NRC Votes Unanimously To Halt New Nuclear Licensing Amid Storage Debate

A little longer than normal, but it's a government release (and presumably free from copywrite issues)

We have received a series of substantively identical petitions to suspend final licensing decisions, and requesting additional related relief, in the captioned matters. As discussed below, we grant the requests in part and deny the requests in part.

Recently, the U.S. Court of Appeals for the District of Columbia Circuit found that the NRC had violated the National Environmental Policy Act (NEPA) in issuing its 2010 update to the Waste Confidence Decision and accompanying Temporary Storage Rule. The court
vacated both the Decision and the Rule, and remanded the case for further proceedings consistent with the court’s opinion.
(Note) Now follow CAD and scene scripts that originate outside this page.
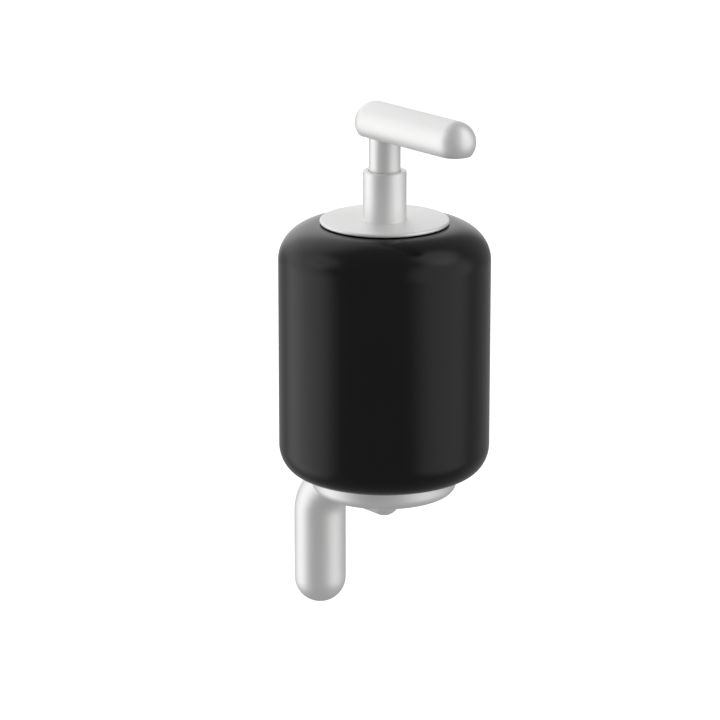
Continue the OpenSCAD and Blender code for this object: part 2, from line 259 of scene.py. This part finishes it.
materials = {
    "satin_metal": satin_metal(),
    "plain_steel": plain_metal("plain_steel", (0.5, 0.5, 0.5), (0.6, 0.6, 0.59), 0.3),
    "spring_steel": plain_metal("spring_steel", (0.62, 0.62, 0.63), (0.7, 0.7, 0.7), 0.14),
    "black_ceramic": black_ceramic(),
    "white_plastic": plastic("white_plastic", (0.74, 0.74, 0.72), (0.8, 0.8, 0.78), 0.36),
    # black_plastic also colours the neck insert; its dark tone is painted shade in the gap under the
    # cover plate
    "black_plastic": plastic("black_plastic", (0.018, 0.018, 0.018), (0.026, 0.026, 0.026), 0.42),
    "grey_plastic": plastic("grey_plastic", (0.24, 0.24, 0.24), (0.29, 0.29, 0.29), 0.4),
    "black_rubber": plastic("black_rubber", (0.02, 0.02, 0.02), (0.03, 0.03, 0.03), 0.62),
    "clear_tube": milky_tube(),
}

# ---------------------------------------------------------------- mesh helpers


def smooth_object(name, verts, faces, crease_deg=32):
    """A mesh object with smooth shading except across edges sharper than crease_deg."""
    mesh = bpy.data.meshes.new(name)
    mesh.from_pydata(verts, [], faces)
    obj = bpy.data.objects.new(name, mesh)
    bpy.context.scene.collection.objects.link(obj)
    tidy(obj, crease_deg)
    return obj


def tidy(obj, crease_deg=32):
    """Merges doubled points, points the normals outward and marks the sharp edges."""
    work = bmesh.new()
    work.from_mesh(obj.data)
    bmesh.ops.remove_doubles(work, verts=work.verts, dist=0.002 * MM)
    bmesh.ops.recalc_face_normals(work, faces=work.faces)
    for face in work.faces:
        face.smooth = True
    for edge in work.edges:
        edge.smooth = len(edge.link_faces) == 2 and edge.calc_face_angle(0) < math.radians(crease_deg)
    work.to_mesh(obj.data)
    work.free()


def set_material(obj, slot):
    obj.data.materials.clear()
    obj.data.materials.append(materials[slot])


replaced = set()


def finish_piece(obj, body, slot, node):
    """Makes a mesh stand for a CAD node: its material, its body, and the node that it hides."""
    set_material(obj, slot)
    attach(obj, body)
    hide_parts(node)
    replaced.add(node)


def arc(centre, radii, start, end, steps):
    """Points of an elliptical arc, both ends included; angles in degrees."""
    points = []
    for i in range(steps + 1):
        t = math.radians(start + (end - start) * i / steps)
        points.append((centre[0] + radii[0] * math.cos(t), centre[1] + radii[1] * math.sin(t)))
    return points


def circle(centre, radius, steps):
    """Points of a closed circle."""
    return arc(centre, (radius, radius), 0, 360, steps)[:-1]


def rounded(corners, steps=5):
    """A closed outline from (r, z, fillet) corners, each rounded by its own fillet radius."""
    out = []
    count = len(corners)
    for i, (x, z, fillet) in enumerate(corners):
        here = Vector((x, z))
        if fillet <= 0:
            out.append((x, z))
            continue
        to_last = Vector(corners[i - 1][:2]) - here
        to_next = Vector(corners[(i + 1) % count][:2]) - here
        a, b = to_last.normalized(), to_next.normalized()
        half = a.angle(b) / 2
        reach = min(fillet / math.tan(half), 0.49 * to_last.length, 0.49 * to_next.length)
        radius = reach * math.tan(half)
        centre = here + (a + b).normalized() * (radius / math.sin(half))
        first, last = here + a * reach - centre, here + b * reach - centre
        turn = first.angle_signed(last)
        for k in range(steps + 1):
            t = -turn * k / steps
            c, s = math.cos(t), math.sin(t)
            out.append((centre.x + first.x * c - first.y * s, centre.y + first.x * s + first.y * c))
    return out


ON_AXIS = 1e-7  # a radius under this is on the axis


def lathe(name, outline, segments):
    """Turns a closed outline of (radius, z) points about the dispenser's axis."""
    verts, faces = [], []
    count = len(outline)
    for i in range(segments):
        t = 2 * math.pi * i / segments
        for r, z in outline:
            verts.append((r * math.sin(t), axis_y - r * math.cos(t), z))
    for i in range(segments):
        here, there = i * count, (i + 1) % segments * count
        for k in range(count):
            n = (k + 1) % count
            if max(outline[k][0], outline[n][0]) > ON_AXIS:
                faces.append((here + k, here + n, there + n, there + k))
    return smooth_object(name, verts, faces)


def d_section(radius, flat, fillet, arc_steps=72, fillet_steps=6, flat_steps=8):
    """Outline of a rod of the given radius with one flat side, below its centre by flat.

    The flat's two edges are rounded by fillet. Where the radius is under flat it is a full circle
    with as many points, so that sections join up along a rod.
    """
    f = min(fillet, 0.5 * flat)
    reach = max((radius - f) ** 2 - (flat - f) ** 2, 0) ** 0.5 if radius > flat else 0
    start = math.atan2(-(flat - f), reach) if radius > flat else -math.pi / 2
    points = []
    for i in range(arc_steps + 1):
        t = start + (math.pi - 2 * start) * i / arc_steps
        points.append((radius * math.cos(t), radius * math.sin(t)))
    if radius > flat:
        corner = math.pi / 2 + start
        for i in range(1, fillet_steps + 1):
            t = math.pi - start + corner * i / fillet_steps
            points.append((-reach + f * math.cos(t), -(flat - f) + f * math.sin(t)))
        for i in range(1, flat_steps):
            points.append((-reach + 2 * reach * i / flat_steps, -flat))
        for i in range(fillet_steps):
            t = -math.pi / 2 + corner * i / fillet_steps
            points.append((reach + f * math.cos(t), -(flat - f) + f * math.sin(t)))
    else:
        points += [(0, -radius)] * (2 * fillet_steps + flat_steps - 1)
    return points


POLE_R = 0.001 * MM  # a rod's round end closes on a ring this small


def loft(name, sections, crease_deg=32):
    """Joins rings of equal size into one closed skin; the two end rings are capped."""
    verts = [p for ring in sections for p in ring]
    size = len(sections[0])
    faces = [tuple(range(size))]
    for k in range(len(sections) - 1):
        for i in range(size):
            n = (i + 1) % size
            faces.append((k * size + i, k * size + n, (k + 1) * size + n, (k + 1) * size + i))
    faces.append(tuple((len(sections) - 1) * size + i for i in range(size)))
    return smooth_object(name, verts, faces, crease_deg)


def cut(obj, cutters):
    """Takes the cutters out of obj and removes them."""
    for cutter in cutters:
        modifier = obj.modifiers.new("cut", "BOOLEAN")
        modifier.operation = "DIFFERENCE"
        modifier.solver = "MANIFOLD"
        modifier.object = cutter
    graph = bpy.context.evaluated_depsgraph_get()
    mesh = bpy.data.meshes.new_from_object(obj.evaluated_get(graph))
    obj.modifiers.clear()
    obj.data = mesh
    for cutter in cutters:
        bpy.data.objects.remove(cutter)
    tidy(obj)


def rod(name, y, radius, low, high, segments=48):
    """An upright cylinder at x = 0, for cutting holes."""
    return prism(name, circle((0, y), radius, segments), lambda x, y, h: (x, y, h), low, high)


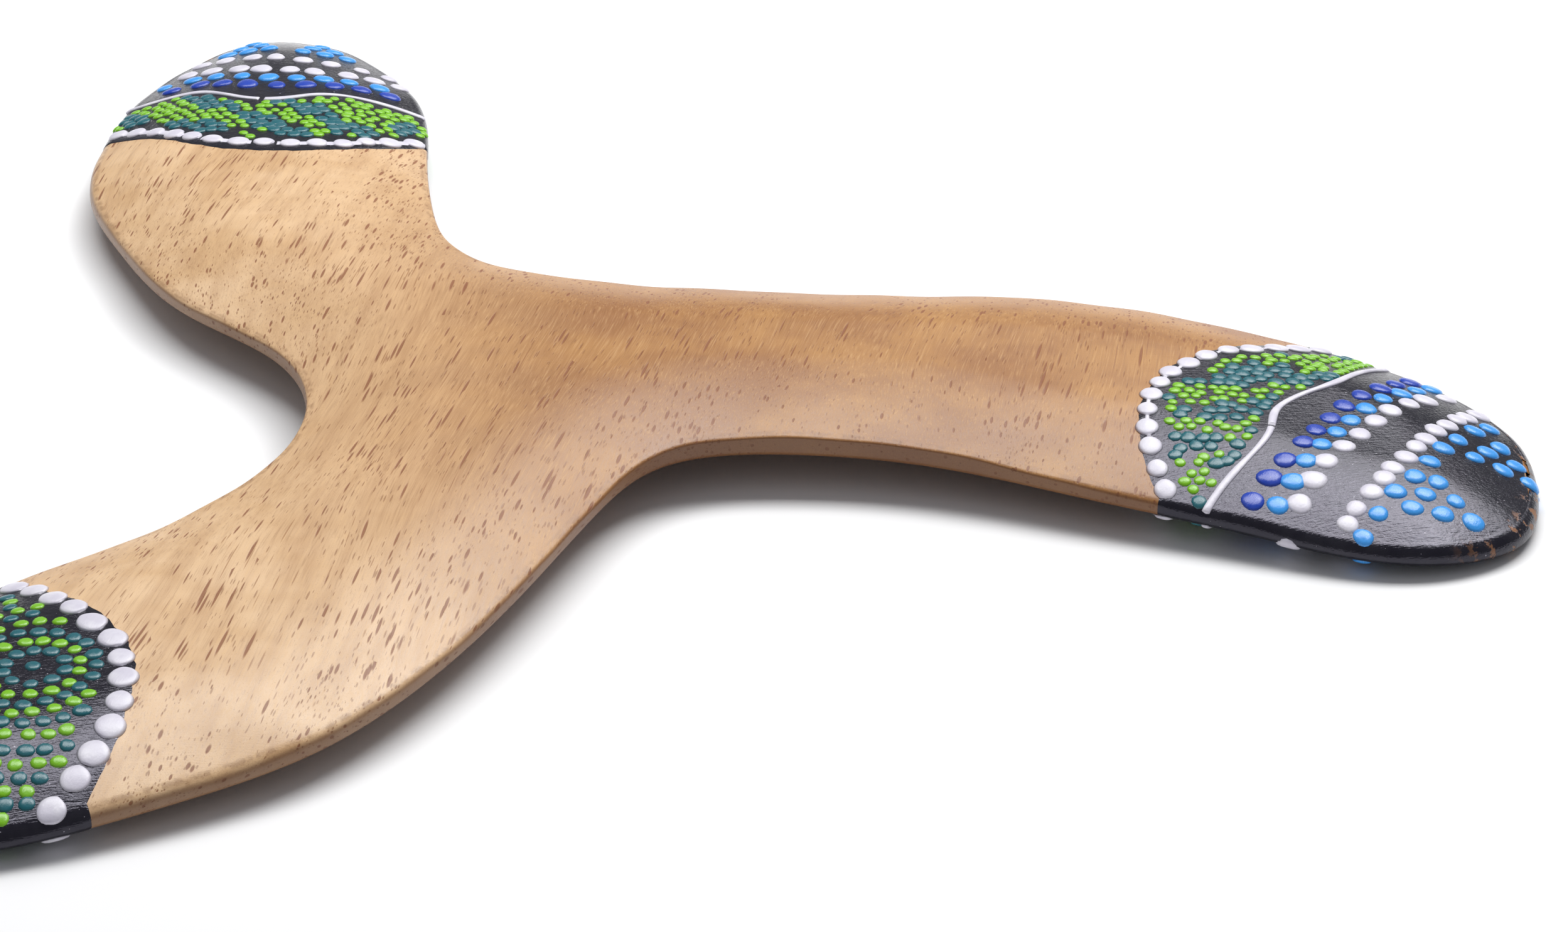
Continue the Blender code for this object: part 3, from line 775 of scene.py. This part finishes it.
def dot_paint(name, tone, drift=0.02, gloss=0.24, dust=0.05):
    """Thick acrylic from a dotting stick, glossy, with faint ripples and a little dust."""
    material, tree, shader = new_material(name, gloss)
    values = {"Tone": tone, "Drift": drift, "Dust": dust, "Gloss": gloss}
    paint = place_group(tree, hand_paint, Place=millimetres(tree, 20), **values)
    tree.links.new(paint["Color"], shader.inputs["Base Color"])
    tree.links.new(paint["Roughness"], shader.inputs["Roughness"])
    bump(tree, shader, paint["Relief"], 0.035)
    return material


white_paint = dot_paint("white_acrylic", srgb(208, 204, 217), drift=0.25, gloss=0.32)
for name, turn in BLADE_TURNS.items():
    for face, side in FACES.items():
        points, faces = string_of_beads(name, turn, face)
        beads = new_mesh(f"beads_{name}_{side}", points, faces)
        finish_piece(beads, white_paint, "white_paint", f"white_beads_{name}_{side}")


# Wavy lines -----------------------------------------------------------------------------------------------
# A thin line of white squeezed from a nozzle divides each tip's dotted field from its rows of drops. It
# swells and thins with the hand, and is broken through in places.

WAVES = {
    "right": ((98, -40), (100.8, -34.6), (105.9, -26.7), (111.5, -17.5), (112.9, -11), (118.8, -3.8),
              (122.5, -0.6), (126.7, 5.7), (131, 11.8), (136, 19)),
    "front": ((111, -42), (115.5, -28.4), (120.7, -20.1), (124.6, -11.2), (127, -2.7), (132, 4.3),
              (141.4, 13.2)),
    "rear": ((97, -38), (103, -28.5), (108.4, -19.2), (110.9, -9.7), (118, -2.3), (123.2, 0.4), (128.6, 8.6),
             (134, 17)),
}  # fmt: skip
LINE_HALF_WIDTH = 0.6
LINE_HEIGHT = 0.42
LINE_BREAK = {"right": 0.36, "front": 0.7, "rear": 0.52}


def squeezed_line(name, turn, face):
    """A ribbon along the wave, its width a sum of slow sines, sunk out of sight where the line is
    broken."""
    path = inside_part(turned(smooth_curve(WAVES[name], 30), turn))
    path, length = resampled(path, 0.25)
    width = LINE_HALF_WIDTH * (1 + 0.14 * np.sin(length / 3.1) + 0.05 * np.sin(length / 1.3 + face))
    broken = np.abs(length - LINE_BREAK[name] * length[-1]) < 0.45
    height = np.where(broken & (face > 0), -0.12, LINE_HEIGHT * (0.85 + 0.15 * np.sin(length / 2.7)))
    return ribbon(name, path, width, height, face)


for name, turn in BLADE_TURNS.items():
    for face, side in FACES.items():
        points, faces = squeezed_line(name, turn, face)
        line = new_mesh(f"wave_{name}_{side}", points, faces)
        finish_piece(line, white_paint, "white_paint", f"white_wave_{name}_{side}")


# Rows of drops --------------------------------------------------------------------------------------------
# Beyond the wavy line, rows of royal blue, sky blue and white drops follow one another across each tip,
# with two small triangles of sky blue before its end. A drop is a flattened dome, a little out of round.

ROWS = {
    "right": (
        ("royal", 1.8, 5.0, ((102, -44), (108.8, -31.3), (116.8, -19.2), (122.5, -9.2), (127.3, -3), (132, 3),
                             (136.5, 9.5), (142, 17))),
        ("sky", 1.72, 5.0, ((106, -45), (112.9, -31.1), (120.4, -17.9), (126.5, -8.7), (131.5, -2),
                            (136.3, 4.2), (143, 13))),
        ("white", 1.92, 5.0, ((110, -45), (116.5, -29.8), (124.4, -17.1), (130.4, -8.4), (135.4, -2.5),
                              (140.5, 3.5), (148, 12))),
        ("white", 1.72, 3.7, ((117, -46), (123.3, -34.1), (130.4, -23.4), (135.8, -14.4), (140.5, -7),
                              (145, -0.5), (150, 6))),
        ("sky", 1.62, 5.2, ((120, -47), (126.7, -33.9), (132.9, -25.5), (138.9, -15.1), (143.8, -8.5),
                            (150, 0))),
    ),
    "front": (
        ("royal", 1.8, 5.0, ((116, -43), (121.3, -29), (126.9, -19.7), (130.6, -10.6), (133.7, -1.8),
                             (142, 12))),
        ("sky", 1.72, 5.0, ((120, -43), (125, -29.8), (130.5, -19.7), (134.1, -10.7), (137.5, -1.6),
                            (144, 10))),
        ("white", 1.92, 5.0, ((124, -44), (128.8, -29.9), (134.1, -19.9), (138.1, -10.6), (141.6, -1.3),
                              (148, 9))),
    ),
    "rear": (
        ("royal", 1.8, 4.9, ((102, -39), (111, -26), (115.9, -14.3), (122.6, -6.1), (128.8, -0.8),
                             (133.5, 7.3), (138, 14))),
        ("sky", 1.72, 4.9, ((107, -40), (114.2, -26.9), (119, -16.2), (125.4, -8.8), (132, -3.4),
                            (137.5, 5.1), (142, 11))),
        ("white", 1.85, 4.9, ((112, -41), (118.9, -27.1), (123.4, -17.5), (128.8, -11), (135.6, -5.6),
                              (141.5, 2), (146, 8))),
        ("white", 1.7, 4.9, ((118, -41), (124.4, -29), (129, -21.6), (134.5, -15.6), (140.6, -10), (146, -3),
                             (150, 3))),
    ),
}  # fmt: skip
# First drop, direction of its base and of its point, for each triangle.
TRIANGLES = {
    "right": (((130.8, -34.2), 55, -32, 3), ((142, -18.1), 52, -40, 3)),
    "front": (((138.7, -25.4), 60, -25, 2),),
    "rear": (((131, -31), 60, -20, 3), ((139, -19.5), 50, -30, 3)),
}
TRIANGLE_SPACING = 3.9
TRIANGLE_RADIUS = 1.62
TRIANGLE_MARGIN = 1.0
RIM_MARGIN = {1: 1.5, -1: 0.6}
DOME_RINGS = np.array([0.0, 0.5, 0.83, 1.0, 1.0, 0.0])
DOME_RISE = np.array([1.0, 0.92, 0.62, 0.0, -0.1, -0.1])
DOME_SIDES = {"royal": 16, "sky": 16, "white": 16, "green": 10, "teal": 10}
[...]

In response to the court’s decision, the petitioners request that we: (1) suspend final licensing decisions in reactor licensing cases, pending the completion of our action on the remanded Waste Confidence proceeding; (2) provide an opportunity for public comment on any generic determinations that we may make in either an environmental assessment (EA) or environmental impact statement (EIS); and (3) provide at least sixty days to seek consideration in individual licensing cases of any site-specific concerns relating to the remanded proceedings.

Waste confidence undergirds certain agency licensing decisions, in particular new reactor licensing and reactor license renewal. Because of the recent court ruling striking down our current waste confidence provisions, we are now considering all available options for resolving the waste confidence issue, which could include generic or site-specific NRC actions, or some combination of both. We have not yet determined a course of action. But, in recognition of our duties under the law, we will not issue licenses dependent upon the Waste Confidence Decision or the Temporary Storage Rule until the court’s remand is appropriately addressed. This determination extends just to final license issuance; all licensing reviews and proceedings should continue to move forward.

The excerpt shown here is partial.